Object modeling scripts
§ §

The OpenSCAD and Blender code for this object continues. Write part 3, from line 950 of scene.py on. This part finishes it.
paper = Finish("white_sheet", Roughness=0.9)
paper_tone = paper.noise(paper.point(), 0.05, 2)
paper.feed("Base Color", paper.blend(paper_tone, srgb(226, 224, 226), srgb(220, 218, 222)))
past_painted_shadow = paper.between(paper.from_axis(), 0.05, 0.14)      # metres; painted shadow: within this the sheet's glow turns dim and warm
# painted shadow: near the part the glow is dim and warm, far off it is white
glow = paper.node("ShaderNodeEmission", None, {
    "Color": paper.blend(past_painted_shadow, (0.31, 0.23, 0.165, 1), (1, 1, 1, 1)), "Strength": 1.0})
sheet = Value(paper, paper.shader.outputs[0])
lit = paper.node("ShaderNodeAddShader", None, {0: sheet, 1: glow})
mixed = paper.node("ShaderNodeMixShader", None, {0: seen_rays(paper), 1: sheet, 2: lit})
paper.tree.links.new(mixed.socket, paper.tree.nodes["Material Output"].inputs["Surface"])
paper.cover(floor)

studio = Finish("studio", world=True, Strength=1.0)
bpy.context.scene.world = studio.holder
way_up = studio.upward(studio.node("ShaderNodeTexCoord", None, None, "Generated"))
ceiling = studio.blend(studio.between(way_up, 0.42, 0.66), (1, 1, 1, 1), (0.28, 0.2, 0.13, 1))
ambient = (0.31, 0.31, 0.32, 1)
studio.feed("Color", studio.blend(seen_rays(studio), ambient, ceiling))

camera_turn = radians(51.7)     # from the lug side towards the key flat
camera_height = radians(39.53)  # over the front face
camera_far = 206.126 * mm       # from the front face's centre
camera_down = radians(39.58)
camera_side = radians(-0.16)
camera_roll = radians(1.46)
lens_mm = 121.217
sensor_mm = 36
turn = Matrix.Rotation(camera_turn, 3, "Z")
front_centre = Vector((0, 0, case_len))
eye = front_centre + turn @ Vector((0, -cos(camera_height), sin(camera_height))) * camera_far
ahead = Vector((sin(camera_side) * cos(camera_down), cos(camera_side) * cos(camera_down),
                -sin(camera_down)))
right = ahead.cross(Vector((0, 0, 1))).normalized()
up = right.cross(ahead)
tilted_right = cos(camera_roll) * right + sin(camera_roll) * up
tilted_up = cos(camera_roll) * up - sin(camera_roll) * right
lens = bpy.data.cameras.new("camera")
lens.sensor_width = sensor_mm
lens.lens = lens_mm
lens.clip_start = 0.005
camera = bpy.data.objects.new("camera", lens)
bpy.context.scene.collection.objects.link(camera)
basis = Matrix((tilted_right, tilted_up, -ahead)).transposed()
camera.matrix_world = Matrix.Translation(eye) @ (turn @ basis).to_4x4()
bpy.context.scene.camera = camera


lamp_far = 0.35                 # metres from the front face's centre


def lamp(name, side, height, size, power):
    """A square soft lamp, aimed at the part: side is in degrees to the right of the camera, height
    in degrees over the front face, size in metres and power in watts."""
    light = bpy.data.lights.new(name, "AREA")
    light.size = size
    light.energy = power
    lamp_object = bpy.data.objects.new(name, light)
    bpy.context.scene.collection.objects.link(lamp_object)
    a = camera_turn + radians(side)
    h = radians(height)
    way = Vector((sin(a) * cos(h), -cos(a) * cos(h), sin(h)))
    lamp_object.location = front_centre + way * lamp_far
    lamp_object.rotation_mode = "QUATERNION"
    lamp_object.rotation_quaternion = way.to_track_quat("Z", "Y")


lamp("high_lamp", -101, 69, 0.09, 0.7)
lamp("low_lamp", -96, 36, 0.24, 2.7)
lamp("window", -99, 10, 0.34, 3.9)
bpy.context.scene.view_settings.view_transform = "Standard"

§ §

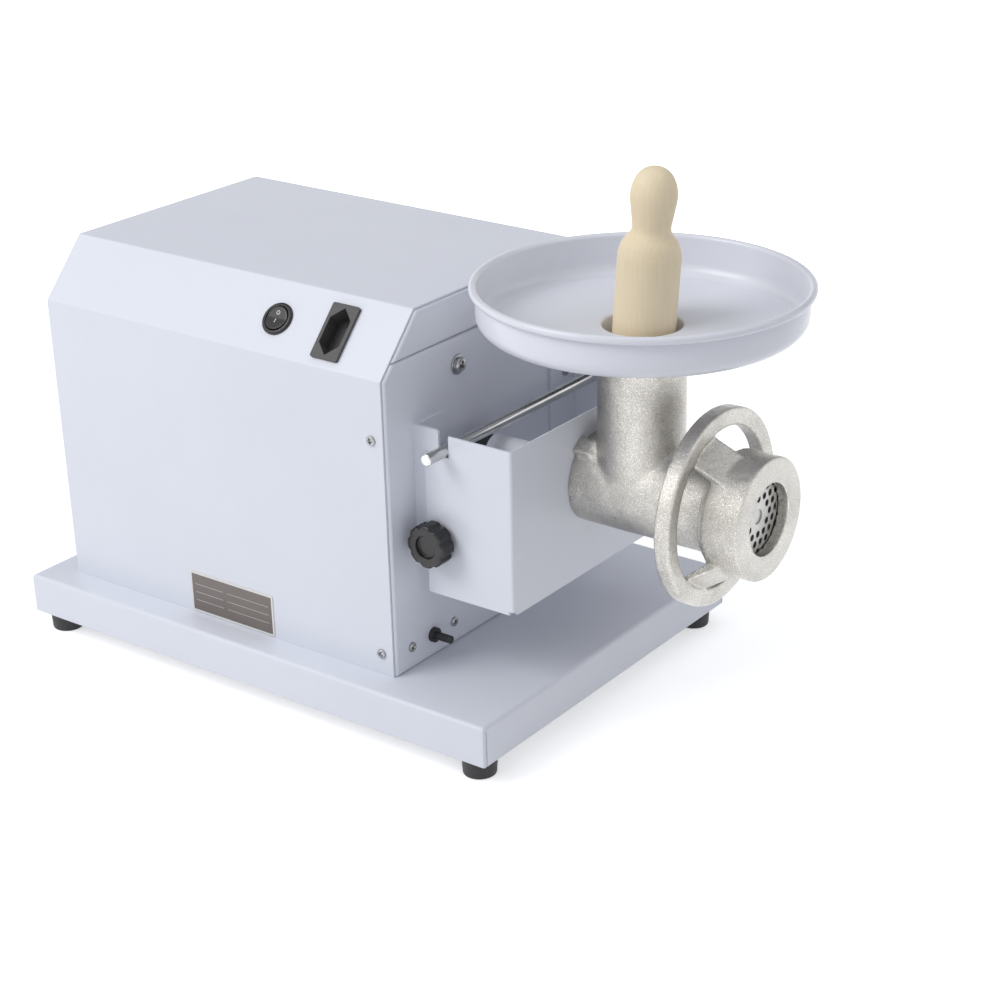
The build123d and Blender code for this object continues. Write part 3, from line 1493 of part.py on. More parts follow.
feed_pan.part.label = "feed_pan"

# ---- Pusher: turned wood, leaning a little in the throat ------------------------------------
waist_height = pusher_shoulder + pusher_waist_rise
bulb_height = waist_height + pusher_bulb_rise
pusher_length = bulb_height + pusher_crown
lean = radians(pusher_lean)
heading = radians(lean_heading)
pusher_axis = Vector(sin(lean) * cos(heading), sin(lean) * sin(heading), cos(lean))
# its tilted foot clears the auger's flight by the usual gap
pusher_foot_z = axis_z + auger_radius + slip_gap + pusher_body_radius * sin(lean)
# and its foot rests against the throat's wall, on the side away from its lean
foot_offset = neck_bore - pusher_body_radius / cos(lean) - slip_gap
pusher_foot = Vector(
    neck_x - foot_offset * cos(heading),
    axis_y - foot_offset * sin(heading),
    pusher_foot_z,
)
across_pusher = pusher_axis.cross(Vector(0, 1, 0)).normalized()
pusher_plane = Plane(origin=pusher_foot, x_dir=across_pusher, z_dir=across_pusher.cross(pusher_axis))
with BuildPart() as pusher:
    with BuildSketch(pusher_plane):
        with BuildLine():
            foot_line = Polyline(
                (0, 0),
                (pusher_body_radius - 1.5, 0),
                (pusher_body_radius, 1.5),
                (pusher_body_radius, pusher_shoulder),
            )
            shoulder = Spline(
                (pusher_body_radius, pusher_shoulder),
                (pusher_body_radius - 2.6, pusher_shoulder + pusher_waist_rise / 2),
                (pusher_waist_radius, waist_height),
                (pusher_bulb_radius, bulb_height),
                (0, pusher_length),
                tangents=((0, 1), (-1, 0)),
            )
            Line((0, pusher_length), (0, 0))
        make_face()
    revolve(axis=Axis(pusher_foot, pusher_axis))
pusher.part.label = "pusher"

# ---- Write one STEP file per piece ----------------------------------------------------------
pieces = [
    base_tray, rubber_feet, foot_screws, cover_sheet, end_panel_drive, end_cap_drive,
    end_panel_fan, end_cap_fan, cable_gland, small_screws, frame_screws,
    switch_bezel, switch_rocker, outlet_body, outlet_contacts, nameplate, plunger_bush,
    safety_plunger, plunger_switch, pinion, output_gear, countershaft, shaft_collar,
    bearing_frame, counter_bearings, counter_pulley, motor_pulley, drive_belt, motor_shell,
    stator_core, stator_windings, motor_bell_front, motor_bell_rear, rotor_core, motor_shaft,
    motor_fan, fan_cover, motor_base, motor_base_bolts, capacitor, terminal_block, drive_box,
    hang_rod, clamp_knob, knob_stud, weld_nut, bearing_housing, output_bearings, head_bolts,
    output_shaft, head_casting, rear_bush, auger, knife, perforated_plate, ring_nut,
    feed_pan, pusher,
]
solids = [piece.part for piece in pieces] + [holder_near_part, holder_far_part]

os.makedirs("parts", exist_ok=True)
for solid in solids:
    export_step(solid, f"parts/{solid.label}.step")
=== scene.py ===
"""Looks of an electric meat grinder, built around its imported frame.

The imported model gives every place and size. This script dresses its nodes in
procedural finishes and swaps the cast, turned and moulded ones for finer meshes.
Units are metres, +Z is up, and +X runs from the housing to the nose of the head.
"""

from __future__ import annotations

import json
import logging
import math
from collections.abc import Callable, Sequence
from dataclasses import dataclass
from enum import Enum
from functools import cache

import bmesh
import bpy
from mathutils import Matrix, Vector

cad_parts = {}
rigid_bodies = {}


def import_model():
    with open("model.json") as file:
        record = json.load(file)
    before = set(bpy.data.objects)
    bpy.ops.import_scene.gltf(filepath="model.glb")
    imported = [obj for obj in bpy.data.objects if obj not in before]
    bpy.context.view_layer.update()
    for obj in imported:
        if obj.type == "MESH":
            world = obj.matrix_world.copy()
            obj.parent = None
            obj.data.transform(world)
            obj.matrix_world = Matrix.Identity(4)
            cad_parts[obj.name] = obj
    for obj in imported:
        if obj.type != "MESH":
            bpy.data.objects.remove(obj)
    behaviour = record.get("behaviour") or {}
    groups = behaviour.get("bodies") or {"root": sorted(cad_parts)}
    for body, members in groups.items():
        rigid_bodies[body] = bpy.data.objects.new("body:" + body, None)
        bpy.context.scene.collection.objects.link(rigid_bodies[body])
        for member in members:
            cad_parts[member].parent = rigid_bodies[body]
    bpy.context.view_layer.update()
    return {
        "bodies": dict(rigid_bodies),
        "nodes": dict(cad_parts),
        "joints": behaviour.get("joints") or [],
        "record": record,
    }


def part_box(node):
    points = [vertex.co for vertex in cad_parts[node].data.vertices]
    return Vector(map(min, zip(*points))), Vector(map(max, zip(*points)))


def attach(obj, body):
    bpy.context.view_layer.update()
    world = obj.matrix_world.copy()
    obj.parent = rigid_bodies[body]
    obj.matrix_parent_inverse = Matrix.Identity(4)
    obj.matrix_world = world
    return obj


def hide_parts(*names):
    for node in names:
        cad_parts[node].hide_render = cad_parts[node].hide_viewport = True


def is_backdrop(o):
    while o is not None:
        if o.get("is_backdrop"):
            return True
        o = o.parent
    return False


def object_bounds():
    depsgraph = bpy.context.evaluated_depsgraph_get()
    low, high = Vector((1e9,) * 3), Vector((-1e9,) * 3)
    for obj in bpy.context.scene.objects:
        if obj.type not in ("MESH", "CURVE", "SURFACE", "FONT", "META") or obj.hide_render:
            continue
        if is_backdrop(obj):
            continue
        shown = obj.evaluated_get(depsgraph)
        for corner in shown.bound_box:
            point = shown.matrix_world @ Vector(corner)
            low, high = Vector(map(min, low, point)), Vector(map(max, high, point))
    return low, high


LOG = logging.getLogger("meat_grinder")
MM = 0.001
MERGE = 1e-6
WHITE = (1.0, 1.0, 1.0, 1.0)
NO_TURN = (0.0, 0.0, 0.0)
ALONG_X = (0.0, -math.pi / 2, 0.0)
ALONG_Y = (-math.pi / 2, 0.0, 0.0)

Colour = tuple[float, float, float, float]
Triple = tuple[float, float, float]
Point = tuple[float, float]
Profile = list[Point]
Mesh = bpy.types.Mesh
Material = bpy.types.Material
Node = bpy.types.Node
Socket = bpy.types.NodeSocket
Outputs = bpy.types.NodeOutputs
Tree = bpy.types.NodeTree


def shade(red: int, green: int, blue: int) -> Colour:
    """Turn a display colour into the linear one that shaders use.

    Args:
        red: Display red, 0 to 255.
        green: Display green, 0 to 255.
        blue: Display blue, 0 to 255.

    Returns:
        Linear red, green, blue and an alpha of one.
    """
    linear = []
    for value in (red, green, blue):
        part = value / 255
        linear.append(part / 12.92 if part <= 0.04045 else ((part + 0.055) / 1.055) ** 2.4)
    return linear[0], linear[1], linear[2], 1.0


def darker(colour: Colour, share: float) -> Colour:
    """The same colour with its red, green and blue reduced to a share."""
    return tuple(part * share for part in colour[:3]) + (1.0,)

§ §

▸ Exercise prompt
The lines to quote run from the one containing "solids = [piece.part" to the one containing "from functools import cache". Quote them exactly, with both of those lines, and nothing else.

▸ Written solution
solids = [piece.part for piece in pieces] + [holder_near_part, holder_far_part]

os.makedirs("parts", exist_ok=True)
for solid in solids:
    export_step(solid, f"parts/{solid.label}.step")
=== scene.py ===
"""Looks of an electric meat grinder, built around its imported frame.

The imported model gives every place and size. This script dresses its nodes in
procedural finishes and swaps the cast, turned and moulded ones for finer meshes.
Units are metres, +Z is up, and +X runs from the housing to the nose of the head.
"""

from __future__ import annotations

import json
import logging
import math
from collections.abc import Callable, Sequence
from dataclasses import dataclass
from enum import Enum
from functools import cache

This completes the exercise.